AIM OF THE EXERCISE: What is needed is an exact copy of the lines from the line containing "of the garment." to the line containing "bpy.context.scene.collection.objects.link(rigid_bodies[body])", both lines included, and nothing else.
----
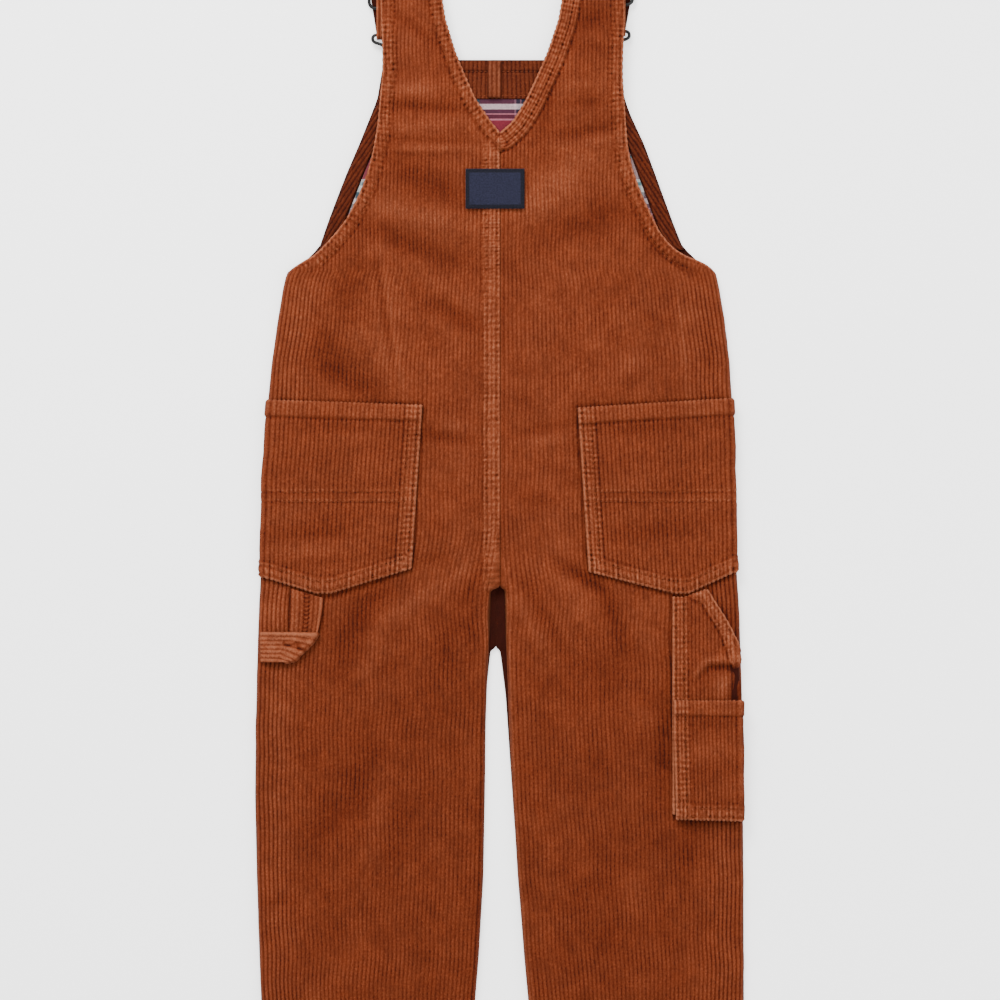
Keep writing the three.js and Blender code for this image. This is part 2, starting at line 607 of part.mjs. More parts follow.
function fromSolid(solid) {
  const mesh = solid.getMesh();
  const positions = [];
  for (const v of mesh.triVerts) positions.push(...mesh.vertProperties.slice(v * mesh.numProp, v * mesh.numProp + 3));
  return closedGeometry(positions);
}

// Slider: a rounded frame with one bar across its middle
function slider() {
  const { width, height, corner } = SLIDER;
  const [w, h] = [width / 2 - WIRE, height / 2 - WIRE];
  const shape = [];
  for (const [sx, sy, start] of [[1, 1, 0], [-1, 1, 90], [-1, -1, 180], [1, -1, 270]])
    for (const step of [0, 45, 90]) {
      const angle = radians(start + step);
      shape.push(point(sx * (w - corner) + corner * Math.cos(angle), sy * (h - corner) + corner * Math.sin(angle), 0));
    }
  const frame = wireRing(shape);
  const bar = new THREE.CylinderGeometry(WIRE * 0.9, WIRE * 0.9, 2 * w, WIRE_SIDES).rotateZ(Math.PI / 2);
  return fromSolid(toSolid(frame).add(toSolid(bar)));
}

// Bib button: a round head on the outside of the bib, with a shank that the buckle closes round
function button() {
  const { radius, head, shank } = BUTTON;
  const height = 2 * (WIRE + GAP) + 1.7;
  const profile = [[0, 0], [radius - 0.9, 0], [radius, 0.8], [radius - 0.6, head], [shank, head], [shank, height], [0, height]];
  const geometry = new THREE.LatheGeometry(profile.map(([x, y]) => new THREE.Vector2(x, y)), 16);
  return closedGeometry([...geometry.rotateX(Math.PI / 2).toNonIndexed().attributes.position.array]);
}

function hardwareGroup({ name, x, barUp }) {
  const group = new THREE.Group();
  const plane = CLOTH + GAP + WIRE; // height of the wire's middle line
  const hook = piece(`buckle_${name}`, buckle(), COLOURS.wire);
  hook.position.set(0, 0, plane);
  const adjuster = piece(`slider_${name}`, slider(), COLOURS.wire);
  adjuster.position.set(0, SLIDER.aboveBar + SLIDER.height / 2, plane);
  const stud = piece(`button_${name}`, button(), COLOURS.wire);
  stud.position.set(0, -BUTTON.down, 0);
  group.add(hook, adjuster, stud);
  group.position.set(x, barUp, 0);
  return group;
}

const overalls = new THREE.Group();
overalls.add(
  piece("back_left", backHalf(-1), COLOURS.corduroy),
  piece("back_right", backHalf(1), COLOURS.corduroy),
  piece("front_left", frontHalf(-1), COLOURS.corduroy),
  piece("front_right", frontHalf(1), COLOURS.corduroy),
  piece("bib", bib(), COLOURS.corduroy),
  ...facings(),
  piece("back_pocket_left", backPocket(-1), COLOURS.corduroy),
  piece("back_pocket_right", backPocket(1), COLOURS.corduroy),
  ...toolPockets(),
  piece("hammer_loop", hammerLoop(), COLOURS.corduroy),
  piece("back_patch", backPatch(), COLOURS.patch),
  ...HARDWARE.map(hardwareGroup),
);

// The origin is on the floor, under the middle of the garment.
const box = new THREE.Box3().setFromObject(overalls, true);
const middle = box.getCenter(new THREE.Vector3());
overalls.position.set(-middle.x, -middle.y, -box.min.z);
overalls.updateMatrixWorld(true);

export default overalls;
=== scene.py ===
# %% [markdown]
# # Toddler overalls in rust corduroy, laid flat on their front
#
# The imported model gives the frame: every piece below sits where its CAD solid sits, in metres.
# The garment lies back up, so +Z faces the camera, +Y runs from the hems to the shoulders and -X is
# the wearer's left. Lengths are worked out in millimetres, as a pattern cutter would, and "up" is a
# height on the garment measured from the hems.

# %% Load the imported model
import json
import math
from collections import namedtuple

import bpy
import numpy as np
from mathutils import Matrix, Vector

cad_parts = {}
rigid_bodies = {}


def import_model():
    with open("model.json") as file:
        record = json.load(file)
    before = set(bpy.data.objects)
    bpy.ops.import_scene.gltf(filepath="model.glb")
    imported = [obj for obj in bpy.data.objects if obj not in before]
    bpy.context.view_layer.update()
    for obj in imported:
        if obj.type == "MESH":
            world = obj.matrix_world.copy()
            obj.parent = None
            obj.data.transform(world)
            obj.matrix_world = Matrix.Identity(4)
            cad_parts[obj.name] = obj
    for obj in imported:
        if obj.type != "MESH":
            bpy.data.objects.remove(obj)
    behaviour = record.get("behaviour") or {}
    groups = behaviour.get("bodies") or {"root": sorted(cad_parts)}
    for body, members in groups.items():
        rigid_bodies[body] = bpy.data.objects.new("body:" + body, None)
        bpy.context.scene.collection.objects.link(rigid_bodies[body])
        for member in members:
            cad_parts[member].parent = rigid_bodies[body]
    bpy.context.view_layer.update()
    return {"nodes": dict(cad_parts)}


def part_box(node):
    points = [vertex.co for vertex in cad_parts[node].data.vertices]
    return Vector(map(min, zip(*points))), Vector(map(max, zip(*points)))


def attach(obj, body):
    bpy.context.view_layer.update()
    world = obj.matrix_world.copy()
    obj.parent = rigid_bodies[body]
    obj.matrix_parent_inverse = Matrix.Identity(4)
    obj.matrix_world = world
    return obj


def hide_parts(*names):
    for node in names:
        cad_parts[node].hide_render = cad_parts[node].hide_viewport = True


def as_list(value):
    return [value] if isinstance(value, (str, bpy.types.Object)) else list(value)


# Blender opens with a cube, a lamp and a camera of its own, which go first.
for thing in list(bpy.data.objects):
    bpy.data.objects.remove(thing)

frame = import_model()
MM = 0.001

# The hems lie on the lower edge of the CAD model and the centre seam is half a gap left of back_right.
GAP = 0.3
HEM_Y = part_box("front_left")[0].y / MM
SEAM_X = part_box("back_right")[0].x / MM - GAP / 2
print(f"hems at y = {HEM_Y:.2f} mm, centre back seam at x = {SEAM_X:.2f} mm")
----
SOLUTION TO THIS PROBLEM:
// The origin is on the floor, under the middle of the garment.
const box = new THREE.Box3().setFromObject(overalls, true);
const middle = box.getCenter(new THREE.Vector3());
overalls.position.set(-middle.x, -middle.y, -box.min.z);
overalls.updateMatrixWorld(true);

export default overalls;
=== scene.py ===
# %% [markdown]
# # Toddler overalls in rust corduroy, laid flat on their front
#
# The imported model gives the frame: every piece below sits where its CAD solid sits, in metres.
# The garment lies back up, so +Z faces the camera, +Y runs from the hems to the shoulders and -X is
# the wearer's left. Lengths are worked out in millimetres, as a pattern cutter would, and "up" is a
# height on the garment measured from the hems.

# %% Load the imported model
import json
import math
from collections import namedtuple

import bpy
import numpy as np
from mathutils import Matrix, Vector

cad_parts = {}
rigid_bodies = {}


def import_model():
    with open("model.json") as file:
        record = json.load(file)
    before = set(bpy.data.objects)
    bpy.ops.import_scene.gltf(filepath="model.glb")
    imported = [obj for obj in bpy.data.objects if obj not in before]
    bpy.context.view_layer.update()
    for obj in imported:
        if obj.type == "MESH":
            world = obj.matrix_world.copy()
            obj.parent = None
            obj.data.transform(world)
            obj.matrix_world = Matrix.Identity(4)
            cad_parts[obj.name] = obj
    for obj in imported:
        if obj.type != "MESH":
            bpy.data.objects.remove(obj)
    behaviour = record.get("behaviour") or {}
    groups = behaviour.get("bodies") or {"root": sorted(cad_parts)}
    for body, members in groups.items():
        rigid_bodies[body] = bpy.data.objects.new("body:" + body, None)
        bpy.context.scene.collection.objects.link(rigid_bodies[body])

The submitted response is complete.